Mel Bochner - New Now Day Sale New York Monday, February 29, 2016 | Phillips
  • Provenance

    Sonnabend, New York

  • Exhibited

    Paris, Galerie Georges-Philippe & Nathalie Vallois, Entre La Géometrie Et Le Geste, 1965-1975, Oeuvres sur papier par: Mel Bochner, Eva Hesse, Barry Le Va, Bruce Nauman, Alan Saret, Richard Serra, Robert Smithson, Keith Sonnier et Richard Tuttle, September 15, 1990 - October 30, 1990, p. 7 (illustrated)

  • Catalogue Essay

    From corner to corner, side to side and up and down, a series of numbers float elegantly across the paper in Mel Bochner’s Counting Alternatives (The Wittgenstein Illustrations), 1972. A pioneer of Conceptual art, Bochner found a level of comfort in the certainty of a grid and within the universal language of numbers, often using only letters or numbers as the aesthetic embodiment of his subject matter. Radiating out like a star from the number 26, both upwards to 53 and down to zero, Counting Alternatives (The Wittgenstein Illustrations), 1972 is Bochner’s artistic attempt to illustrate the famous 20th century philosopher, Ludwig Wittgenstin’s collection of notes, On Certainty.

    The idea for the Counting Alternatives series first came to Bochner when he saw an advertisement for an illustrated copy of Immanuel Kant’s Critique of Pure Reason.
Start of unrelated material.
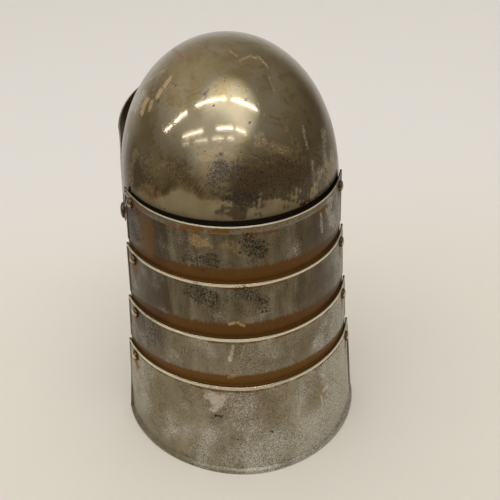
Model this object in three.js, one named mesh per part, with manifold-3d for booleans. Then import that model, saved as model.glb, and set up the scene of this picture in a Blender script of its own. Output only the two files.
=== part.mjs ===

Bochner immediately went out to purchase a copy and was disappointed to find that the only illustration in the book was an engraving of Kant’s portrait. This led him to ponder what illustrations of philosophy would look like and how one would go about illustrating a philosophical idea. Wittgenstein spent much of his work debunking the theories of other philosophers and discussing questions of language and how one uses it. His work On Certainty was compiled posthumously from his notebooks and explores the relationship between knowledge and doubt. This resonated with the young Bochner at the time, as he was constantly confronted with doubt in his own artwork. His works in this series typically have a grid and a sequence of numbers, the grid represent certainty and unchanging rules while the numeric sequences represent decisions made in a context of uncertainty. Over 40 years later, this series remains one of the few successful attempts made by an artist to illustrate a philosophical text, and this specific piece is a graceful and superb example of Bochner’s early work.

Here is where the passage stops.